Noah had given me a look of pure disgust when I dropped them off on Friday morning but he gave me a great welcome when I arrived back this afternoon  I walked in and at first he didn't react because he wasn't expecting me but within just a couple of seconds he looked up and ran over chuckling in his happy voice and doing his little excited dance  
It was so heartwarming and reassures me that I'm doing something right at least  

Of course Zazu joined in instantly too and came straight over also  

They were both delighted to be home and everything had to be investigated making sure cubby holes etc. were still intact before they both had their baths and settled back into ordinary routine  

I did notice Zazu came home with a few new sounds though! 

Glad to have my birdies home


----------



## FaeryBee (May 9, 2011)

*It is so gratifying to come home to that sort of love!
I'm glad the boys are all settled back into their routine and none of their cubby holes or favorite toys disappeared while they were away. *


----------



## Therm (Aug 2, 2015)

Thank goodness no one disturbed their favourite little spaces!
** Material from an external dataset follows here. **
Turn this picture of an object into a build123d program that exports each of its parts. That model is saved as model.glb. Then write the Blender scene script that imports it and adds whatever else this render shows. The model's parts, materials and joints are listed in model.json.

That's so adorable!!


----------



## LynandIndigo (Jan 21, 2012)

Awww!!!! What a wonderful bond so devoted your birds really love you. Your little ones are happy to be home with there mum.


----------



## shanebudgie (Feb 5, 2016)

that's so wonderful all is well and comfy.back to the usual routine lol.your flock loves you so.a blessed feeling.take care.


----------



## Kate C (Oct 15, 2007)

I never cease to be amazed at how expressive birds faces are even though they don't have lips or eyebrows as such. They can nearly pout or get the most innocent look on their faces when they have done something wrong or give you a dirty look when you have upset them. I can just imagine the look Noah gave you when you left him on Friday and the look of sheer joy when he saw you coming to pick him up. The same for little Zazu on his first visit to the vets for boarding. Hopefully the new sounds he has picked up are good ones.


----------



## Niamhf (Dec 17, 2013)

Haha yes thankfully no bad words in there!!


----------



## odannysgirl (Mar 23, 2016)

Glad to hear they had a nice spa visit and are settling back into their routine now.


----------



## Jo Ann (Sep 3, 2011)

*Feeling*

Such a wonderful experience. Well deserved for their very special mom.
Blessnigs, Jo Ann:Love birds:


----------



## RavensGryf (May 8, 2015)

Great to hear Niamh. Glad all is well!


----------



## StarlingWings (Mar 15, 2013)

How cute that they were so excited to see you and be back at their home  

It sounds like everything went splendidly and I'm happy to hear that Noah and Zazu are doing well 

Thanks for the update! :wave:


----------



## aluz (Jul 24, 2011)

Aww, that's really sweet! I'm glad your boys were so happy to see you and gave you such a warm welcome! 
It certainly is a great feeling to notice their positive reaction after seeing us and we come to the realization that they have in fact missed us while we were away.


----------



## Budget baby (Jan 1, 2013)

If your happy and you know it dance around, if your happy and you know it then you really ought to show it if your happy and you know it dance around.
Noah and Zazu will definitely be happy I am sure. As will their Mummy.:Love birds:


----------